Exercise instructions
Please list all lines of the material below in which the string "caption" occurs.

BEGIN Data

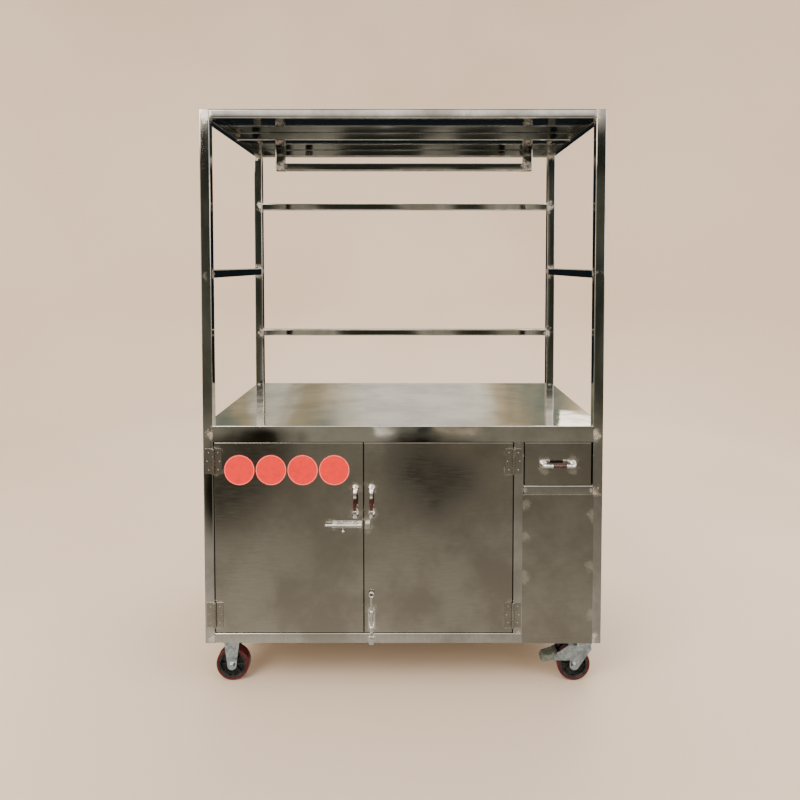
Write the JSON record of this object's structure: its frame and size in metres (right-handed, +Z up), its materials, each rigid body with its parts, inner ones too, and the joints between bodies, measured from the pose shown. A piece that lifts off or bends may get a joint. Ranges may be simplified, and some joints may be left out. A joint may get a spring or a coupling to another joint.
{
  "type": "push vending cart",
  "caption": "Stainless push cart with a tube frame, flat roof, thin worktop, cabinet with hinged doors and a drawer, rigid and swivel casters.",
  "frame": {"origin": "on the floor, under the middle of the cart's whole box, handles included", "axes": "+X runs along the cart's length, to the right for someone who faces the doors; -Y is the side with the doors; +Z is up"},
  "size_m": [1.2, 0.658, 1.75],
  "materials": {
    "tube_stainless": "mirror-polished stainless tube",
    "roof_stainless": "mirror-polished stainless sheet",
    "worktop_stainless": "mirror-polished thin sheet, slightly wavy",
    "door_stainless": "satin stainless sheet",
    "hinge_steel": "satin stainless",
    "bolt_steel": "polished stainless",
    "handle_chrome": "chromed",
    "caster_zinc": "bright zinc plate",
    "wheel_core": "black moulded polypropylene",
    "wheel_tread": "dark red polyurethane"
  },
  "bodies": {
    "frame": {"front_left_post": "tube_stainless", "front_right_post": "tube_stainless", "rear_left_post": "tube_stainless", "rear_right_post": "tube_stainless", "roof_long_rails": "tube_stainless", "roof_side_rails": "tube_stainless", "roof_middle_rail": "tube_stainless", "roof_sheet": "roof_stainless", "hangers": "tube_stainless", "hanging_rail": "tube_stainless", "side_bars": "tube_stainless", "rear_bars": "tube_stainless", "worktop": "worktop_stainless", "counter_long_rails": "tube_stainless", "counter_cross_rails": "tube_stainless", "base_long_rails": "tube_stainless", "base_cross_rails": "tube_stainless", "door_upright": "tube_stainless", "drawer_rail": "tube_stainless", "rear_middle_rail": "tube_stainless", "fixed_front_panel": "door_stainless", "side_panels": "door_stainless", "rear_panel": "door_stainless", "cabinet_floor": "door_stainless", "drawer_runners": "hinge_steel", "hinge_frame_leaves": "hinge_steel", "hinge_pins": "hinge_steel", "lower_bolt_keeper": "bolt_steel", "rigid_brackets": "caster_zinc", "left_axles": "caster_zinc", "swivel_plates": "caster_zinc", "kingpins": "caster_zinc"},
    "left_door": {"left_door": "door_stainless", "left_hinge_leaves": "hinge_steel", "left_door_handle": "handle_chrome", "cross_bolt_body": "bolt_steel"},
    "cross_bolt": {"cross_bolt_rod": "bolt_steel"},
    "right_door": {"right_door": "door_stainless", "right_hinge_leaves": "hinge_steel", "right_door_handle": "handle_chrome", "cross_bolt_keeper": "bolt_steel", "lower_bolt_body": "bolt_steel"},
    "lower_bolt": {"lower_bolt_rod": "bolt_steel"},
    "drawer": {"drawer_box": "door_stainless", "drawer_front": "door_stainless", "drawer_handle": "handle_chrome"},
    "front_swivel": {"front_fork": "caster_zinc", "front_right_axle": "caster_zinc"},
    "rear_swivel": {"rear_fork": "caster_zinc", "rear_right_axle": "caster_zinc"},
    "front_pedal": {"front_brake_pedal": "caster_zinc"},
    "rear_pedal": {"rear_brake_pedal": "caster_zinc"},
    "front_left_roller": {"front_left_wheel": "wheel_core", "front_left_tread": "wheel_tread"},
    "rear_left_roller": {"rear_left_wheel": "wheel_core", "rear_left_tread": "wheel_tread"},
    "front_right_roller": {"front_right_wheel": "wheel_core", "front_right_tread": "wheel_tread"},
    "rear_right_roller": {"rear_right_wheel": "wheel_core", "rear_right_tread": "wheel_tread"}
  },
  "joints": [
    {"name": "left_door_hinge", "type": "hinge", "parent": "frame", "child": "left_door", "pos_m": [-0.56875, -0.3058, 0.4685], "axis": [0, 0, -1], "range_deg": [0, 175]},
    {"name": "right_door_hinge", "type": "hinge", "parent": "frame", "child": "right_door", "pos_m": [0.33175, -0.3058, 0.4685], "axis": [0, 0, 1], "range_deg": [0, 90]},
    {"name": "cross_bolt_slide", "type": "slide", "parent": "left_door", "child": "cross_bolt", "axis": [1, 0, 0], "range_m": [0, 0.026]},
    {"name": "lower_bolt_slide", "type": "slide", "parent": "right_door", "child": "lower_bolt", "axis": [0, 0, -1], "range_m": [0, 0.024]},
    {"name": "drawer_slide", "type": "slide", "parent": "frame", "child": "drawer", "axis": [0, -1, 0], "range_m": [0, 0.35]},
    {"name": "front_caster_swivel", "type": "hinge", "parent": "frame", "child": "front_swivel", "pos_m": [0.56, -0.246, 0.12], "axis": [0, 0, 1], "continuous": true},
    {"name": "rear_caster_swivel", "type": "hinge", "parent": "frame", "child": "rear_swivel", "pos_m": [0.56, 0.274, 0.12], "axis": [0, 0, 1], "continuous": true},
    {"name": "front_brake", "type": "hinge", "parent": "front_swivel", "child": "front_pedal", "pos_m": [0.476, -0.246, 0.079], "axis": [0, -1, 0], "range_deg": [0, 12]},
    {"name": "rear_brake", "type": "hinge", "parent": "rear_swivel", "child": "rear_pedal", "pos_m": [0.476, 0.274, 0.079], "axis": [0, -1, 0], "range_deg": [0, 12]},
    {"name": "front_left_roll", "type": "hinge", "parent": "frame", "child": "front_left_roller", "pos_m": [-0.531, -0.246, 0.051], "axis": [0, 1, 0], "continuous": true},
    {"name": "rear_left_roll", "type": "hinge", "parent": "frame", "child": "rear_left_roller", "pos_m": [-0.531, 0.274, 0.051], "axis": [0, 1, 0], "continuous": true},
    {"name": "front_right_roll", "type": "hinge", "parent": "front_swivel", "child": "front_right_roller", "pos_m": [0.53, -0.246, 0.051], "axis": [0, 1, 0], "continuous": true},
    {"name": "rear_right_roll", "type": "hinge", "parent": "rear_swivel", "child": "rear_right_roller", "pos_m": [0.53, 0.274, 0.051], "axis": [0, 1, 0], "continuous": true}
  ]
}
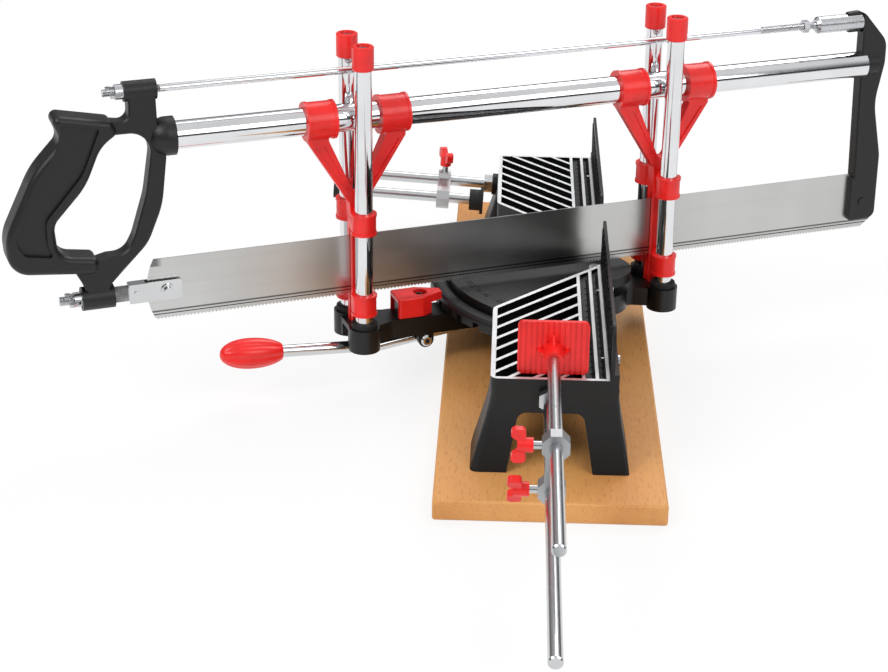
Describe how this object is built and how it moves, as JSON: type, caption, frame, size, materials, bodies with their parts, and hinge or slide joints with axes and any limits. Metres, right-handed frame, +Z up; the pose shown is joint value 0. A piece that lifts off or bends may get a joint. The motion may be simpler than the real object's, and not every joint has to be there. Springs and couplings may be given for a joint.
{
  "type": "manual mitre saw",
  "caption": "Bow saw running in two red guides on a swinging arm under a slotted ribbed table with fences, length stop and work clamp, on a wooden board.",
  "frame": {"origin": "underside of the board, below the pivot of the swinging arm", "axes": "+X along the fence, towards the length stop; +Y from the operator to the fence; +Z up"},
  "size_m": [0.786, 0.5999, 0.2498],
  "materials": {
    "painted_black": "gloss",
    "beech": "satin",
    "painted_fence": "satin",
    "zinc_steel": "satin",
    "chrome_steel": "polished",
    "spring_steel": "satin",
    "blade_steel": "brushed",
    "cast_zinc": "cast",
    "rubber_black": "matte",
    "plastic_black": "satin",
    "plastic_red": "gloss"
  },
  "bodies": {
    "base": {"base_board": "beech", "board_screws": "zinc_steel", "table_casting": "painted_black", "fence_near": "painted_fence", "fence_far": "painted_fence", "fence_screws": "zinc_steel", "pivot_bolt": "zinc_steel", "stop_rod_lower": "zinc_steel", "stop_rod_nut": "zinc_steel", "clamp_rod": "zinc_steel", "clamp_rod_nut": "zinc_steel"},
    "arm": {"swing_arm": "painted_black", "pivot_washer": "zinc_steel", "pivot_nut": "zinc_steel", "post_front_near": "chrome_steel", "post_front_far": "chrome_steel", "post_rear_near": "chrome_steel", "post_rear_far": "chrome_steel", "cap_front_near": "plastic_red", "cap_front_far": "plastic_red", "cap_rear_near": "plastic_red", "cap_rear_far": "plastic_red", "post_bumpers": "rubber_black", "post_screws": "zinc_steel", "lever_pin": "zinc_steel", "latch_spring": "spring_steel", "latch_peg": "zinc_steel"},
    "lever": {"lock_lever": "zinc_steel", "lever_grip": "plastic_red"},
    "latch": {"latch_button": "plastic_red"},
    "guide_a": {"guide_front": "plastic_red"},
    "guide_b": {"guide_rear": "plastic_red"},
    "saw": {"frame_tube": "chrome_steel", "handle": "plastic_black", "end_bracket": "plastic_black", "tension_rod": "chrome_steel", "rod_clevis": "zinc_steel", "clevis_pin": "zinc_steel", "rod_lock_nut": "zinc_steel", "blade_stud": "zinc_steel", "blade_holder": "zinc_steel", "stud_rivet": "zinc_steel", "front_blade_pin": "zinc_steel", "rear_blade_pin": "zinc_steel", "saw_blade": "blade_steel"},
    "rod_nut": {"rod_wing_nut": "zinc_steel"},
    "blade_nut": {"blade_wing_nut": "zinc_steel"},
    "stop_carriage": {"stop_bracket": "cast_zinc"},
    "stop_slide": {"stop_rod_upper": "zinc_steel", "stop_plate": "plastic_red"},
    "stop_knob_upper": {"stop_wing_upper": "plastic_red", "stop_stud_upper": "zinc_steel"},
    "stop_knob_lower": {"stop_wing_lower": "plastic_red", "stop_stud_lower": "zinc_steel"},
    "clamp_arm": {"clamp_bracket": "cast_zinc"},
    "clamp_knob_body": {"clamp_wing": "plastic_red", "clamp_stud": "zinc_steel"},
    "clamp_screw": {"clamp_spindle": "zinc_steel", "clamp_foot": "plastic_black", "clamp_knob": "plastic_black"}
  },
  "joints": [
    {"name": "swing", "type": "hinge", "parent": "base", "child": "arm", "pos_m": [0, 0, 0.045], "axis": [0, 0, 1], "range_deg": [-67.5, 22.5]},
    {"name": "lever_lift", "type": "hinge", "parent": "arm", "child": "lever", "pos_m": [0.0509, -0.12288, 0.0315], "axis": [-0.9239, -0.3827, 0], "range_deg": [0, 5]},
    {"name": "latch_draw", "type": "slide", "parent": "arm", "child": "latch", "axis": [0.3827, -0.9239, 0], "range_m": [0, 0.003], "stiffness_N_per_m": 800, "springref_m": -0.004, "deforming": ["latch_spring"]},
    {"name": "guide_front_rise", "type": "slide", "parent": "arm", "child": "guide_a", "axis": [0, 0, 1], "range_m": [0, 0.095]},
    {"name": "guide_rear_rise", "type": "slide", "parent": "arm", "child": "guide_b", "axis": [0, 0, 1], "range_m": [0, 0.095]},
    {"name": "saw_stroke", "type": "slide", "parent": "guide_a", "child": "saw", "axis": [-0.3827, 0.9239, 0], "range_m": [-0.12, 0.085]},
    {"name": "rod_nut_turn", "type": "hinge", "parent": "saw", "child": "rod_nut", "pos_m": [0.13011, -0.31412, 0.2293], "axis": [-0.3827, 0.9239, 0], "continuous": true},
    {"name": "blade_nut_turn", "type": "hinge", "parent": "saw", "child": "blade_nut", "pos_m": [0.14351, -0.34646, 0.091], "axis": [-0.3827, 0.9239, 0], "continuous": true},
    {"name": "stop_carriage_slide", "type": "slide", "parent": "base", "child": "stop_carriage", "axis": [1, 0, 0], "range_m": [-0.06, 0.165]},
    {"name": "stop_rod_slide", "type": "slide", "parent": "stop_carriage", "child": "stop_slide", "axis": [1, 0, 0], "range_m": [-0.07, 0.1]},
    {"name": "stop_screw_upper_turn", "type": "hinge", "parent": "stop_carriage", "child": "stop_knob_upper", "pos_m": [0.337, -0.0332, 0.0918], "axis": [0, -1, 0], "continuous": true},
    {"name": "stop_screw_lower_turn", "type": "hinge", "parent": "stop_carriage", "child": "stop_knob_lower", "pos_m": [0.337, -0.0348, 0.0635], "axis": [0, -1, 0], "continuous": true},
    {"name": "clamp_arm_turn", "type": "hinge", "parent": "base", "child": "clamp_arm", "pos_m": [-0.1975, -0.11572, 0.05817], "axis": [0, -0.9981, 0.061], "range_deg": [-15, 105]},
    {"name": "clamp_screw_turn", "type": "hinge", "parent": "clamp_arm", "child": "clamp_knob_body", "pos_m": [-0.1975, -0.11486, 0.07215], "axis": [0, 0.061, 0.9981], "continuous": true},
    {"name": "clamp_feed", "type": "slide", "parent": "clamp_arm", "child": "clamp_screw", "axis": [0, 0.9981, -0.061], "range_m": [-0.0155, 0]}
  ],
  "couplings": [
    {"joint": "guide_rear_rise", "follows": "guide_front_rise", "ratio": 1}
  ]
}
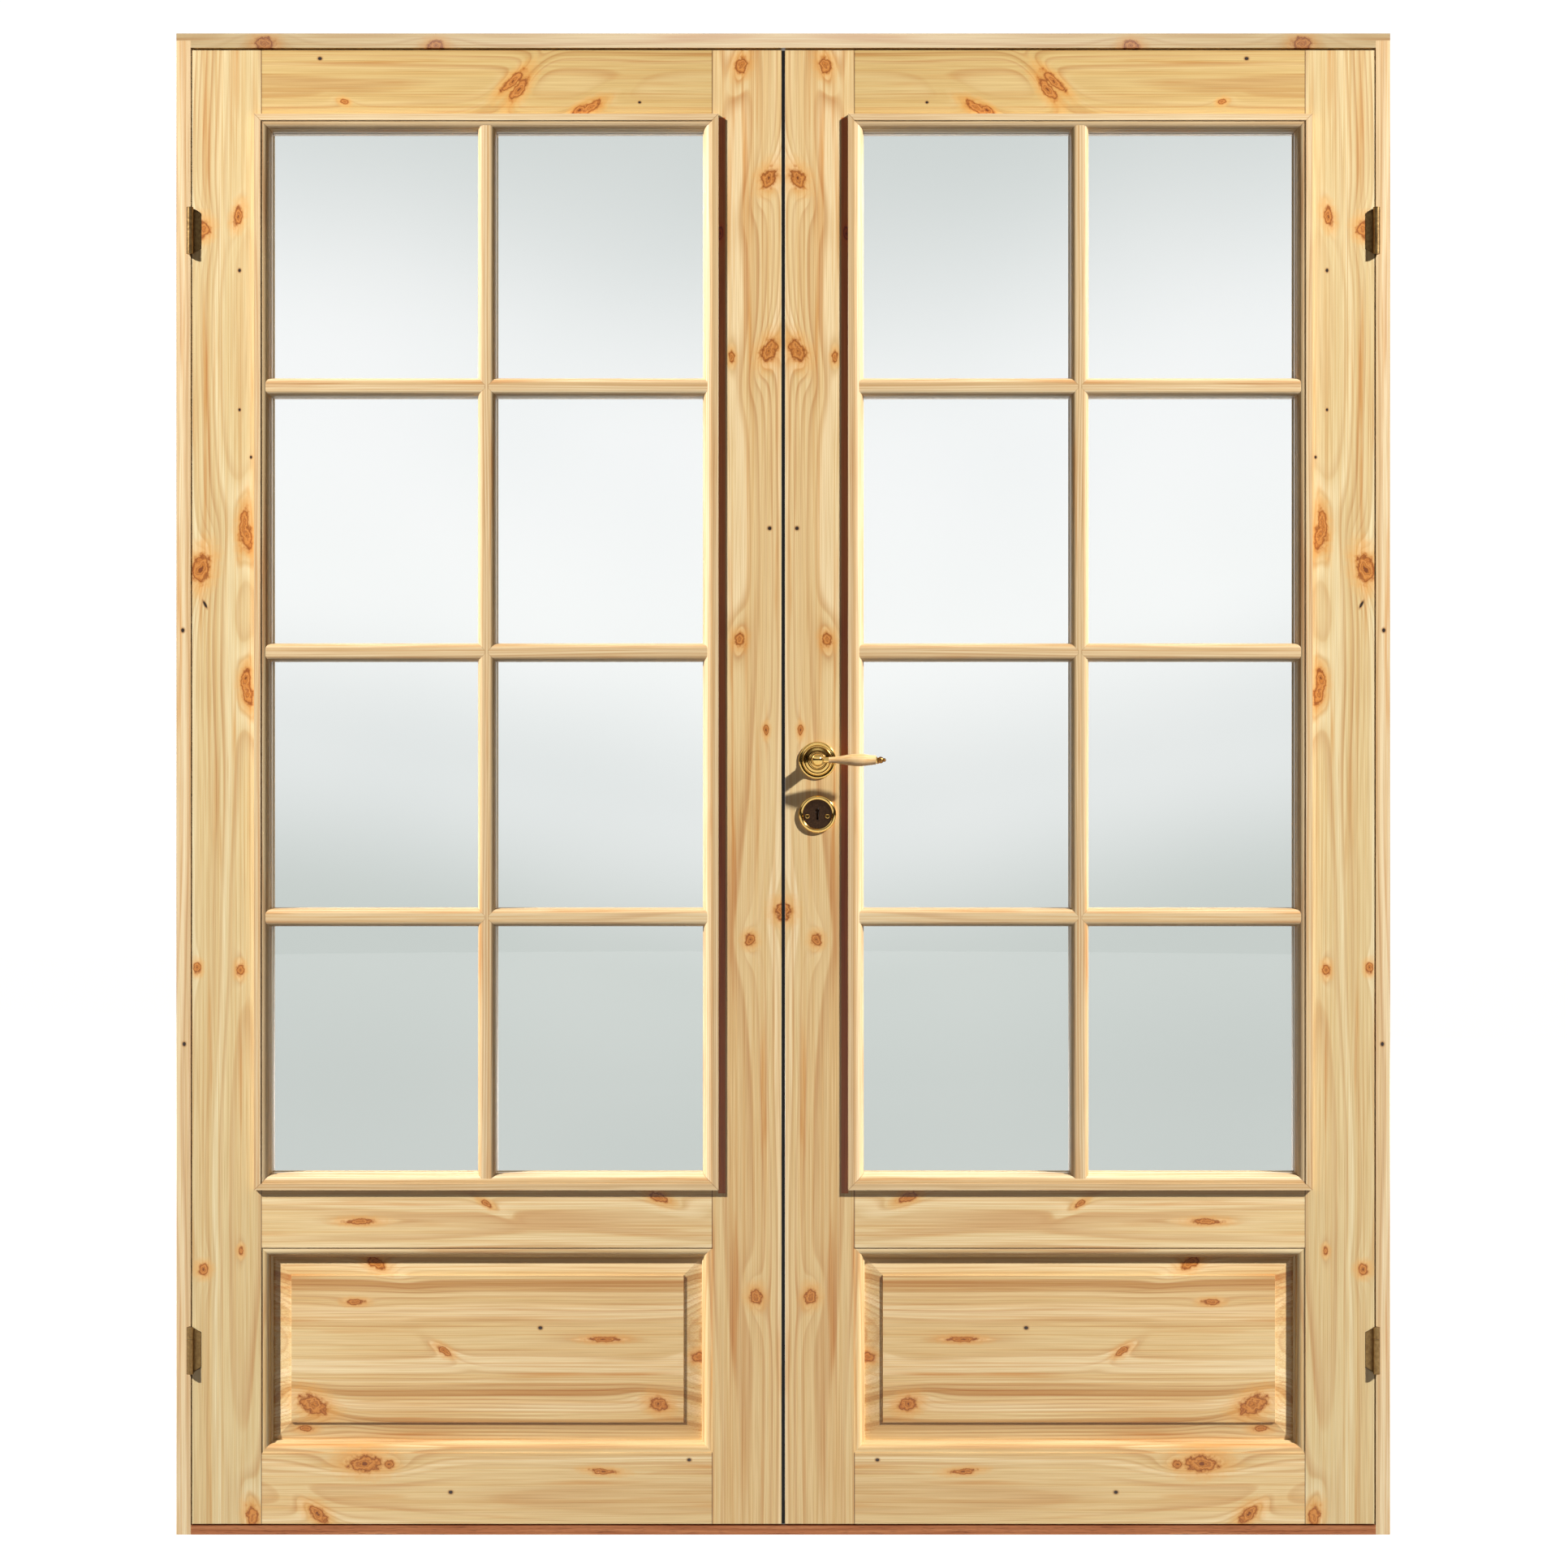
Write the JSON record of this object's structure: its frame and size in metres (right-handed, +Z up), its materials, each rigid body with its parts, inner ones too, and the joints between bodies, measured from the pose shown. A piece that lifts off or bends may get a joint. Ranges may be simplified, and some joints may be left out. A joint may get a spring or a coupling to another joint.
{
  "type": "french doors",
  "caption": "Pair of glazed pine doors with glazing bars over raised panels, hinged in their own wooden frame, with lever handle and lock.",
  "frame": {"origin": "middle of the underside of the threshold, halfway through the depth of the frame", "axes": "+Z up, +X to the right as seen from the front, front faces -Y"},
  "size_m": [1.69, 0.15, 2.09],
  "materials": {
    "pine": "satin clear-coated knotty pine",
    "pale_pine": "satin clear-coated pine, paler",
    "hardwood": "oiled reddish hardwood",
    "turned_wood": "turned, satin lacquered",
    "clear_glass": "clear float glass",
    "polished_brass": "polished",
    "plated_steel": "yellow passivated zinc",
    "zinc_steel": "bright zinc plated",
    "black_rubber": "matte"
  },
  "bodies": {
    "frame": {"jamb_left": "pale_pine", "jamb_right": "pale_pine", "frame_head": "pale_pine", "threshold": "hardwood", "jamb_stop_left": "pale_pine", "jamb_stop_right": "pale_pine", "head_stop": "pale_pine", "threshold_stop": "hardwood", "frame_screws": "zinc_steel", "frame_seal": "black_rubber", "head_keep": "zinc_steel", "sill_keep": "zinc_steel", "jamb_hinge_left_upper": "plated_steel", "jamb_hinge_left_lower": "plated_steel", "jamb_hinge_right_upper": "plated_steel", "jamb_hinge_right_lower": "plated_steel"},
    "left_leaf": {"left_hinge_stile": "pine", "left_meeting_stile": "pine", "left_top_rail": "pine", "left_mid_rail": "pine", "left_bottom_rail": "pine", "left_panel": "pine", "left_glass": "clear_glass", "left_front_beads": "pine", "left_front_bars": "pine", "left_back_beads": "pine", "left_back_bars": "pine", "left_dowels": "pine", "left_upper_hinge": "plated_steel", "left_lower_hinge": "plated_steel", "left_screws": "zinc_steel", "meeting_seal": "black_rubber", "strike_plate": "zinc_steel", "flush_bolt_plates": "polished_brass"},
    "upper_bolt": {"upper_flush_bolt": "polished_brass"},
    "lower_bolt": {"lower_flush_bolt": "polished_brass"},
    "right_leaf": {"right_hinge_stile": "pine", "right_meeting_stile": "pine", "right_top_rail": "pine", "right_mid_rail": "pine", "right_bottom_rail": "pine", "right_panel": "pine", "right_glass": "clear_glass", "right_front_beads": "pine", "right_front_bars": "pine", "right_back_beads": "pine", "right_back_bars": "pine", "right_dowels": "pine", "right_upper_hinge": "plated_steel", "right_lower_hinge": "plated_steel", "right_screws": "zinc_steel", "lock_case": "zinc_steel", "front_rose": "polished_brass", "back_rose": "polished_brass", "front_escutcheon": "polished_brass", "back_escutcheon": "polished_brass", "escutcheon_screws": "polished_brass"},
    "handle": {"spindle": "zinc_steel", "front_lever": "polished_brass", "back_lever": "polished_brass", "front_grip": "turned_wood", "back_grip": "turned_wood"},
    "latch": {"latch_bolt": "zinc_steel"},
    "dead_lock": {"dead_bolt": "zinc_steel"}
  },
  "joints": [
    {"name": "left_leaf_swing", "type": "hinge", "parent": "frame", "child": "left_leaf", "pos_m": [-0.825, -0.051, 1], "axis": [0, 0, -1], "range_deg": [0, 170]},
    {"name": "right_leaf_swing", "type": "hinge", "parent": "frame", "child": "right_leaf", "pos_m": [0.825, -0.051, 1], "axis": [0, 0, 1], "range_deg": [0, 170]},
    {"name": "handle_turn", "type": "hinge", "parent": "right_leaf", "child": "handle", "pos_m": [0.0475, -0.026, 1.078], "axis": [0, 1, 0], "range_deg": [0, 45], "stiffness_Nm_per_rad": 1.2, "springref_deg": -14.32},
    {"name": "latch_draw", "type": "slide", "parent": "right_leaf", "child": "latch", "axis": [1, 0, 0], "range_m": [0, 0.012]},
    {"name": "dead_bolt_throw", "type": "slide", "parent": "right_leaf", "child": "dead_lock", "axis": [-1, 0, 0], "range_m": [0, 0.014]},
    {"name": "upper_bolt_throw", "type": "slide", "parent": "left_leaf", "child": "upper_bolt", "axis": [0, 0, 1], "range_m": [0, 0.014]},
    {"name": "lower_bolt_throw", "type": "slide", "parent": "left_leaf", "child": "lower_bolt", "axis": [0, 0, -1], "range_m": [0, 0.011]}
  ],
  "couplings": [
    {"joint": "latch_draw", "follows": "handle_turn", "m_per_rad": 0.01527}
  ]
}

END Data

Solution
  "caption": "Stainless push cart with a tube frame, flat roof, thin worktop, cabinet with hinged doors and a drawer, rigid and swivel casters.",
Describe how this object is built and how it moves, as JSON: type, caption, frame, size, materials, bodies with their parts, and hinge or slide joints with axes and any limits. Metres, right-handed frame, +Z up; the pose shown is joint value 0. A piece that lifts off or bends may get a joint. The motion may be simpler than the real object's, and not every joint has to be there. Springs and couplings may be given for a joint.
  "caption": "Bow saw running in two red guides on a swinging arm under a slotted ribbed table with fences, length stop and work clamp, on a wooden board.",
  "caption": "Pair of glazed pine doors with glazing bars over raised panels, hinged in their own wooden frame, with lever handle and lock.",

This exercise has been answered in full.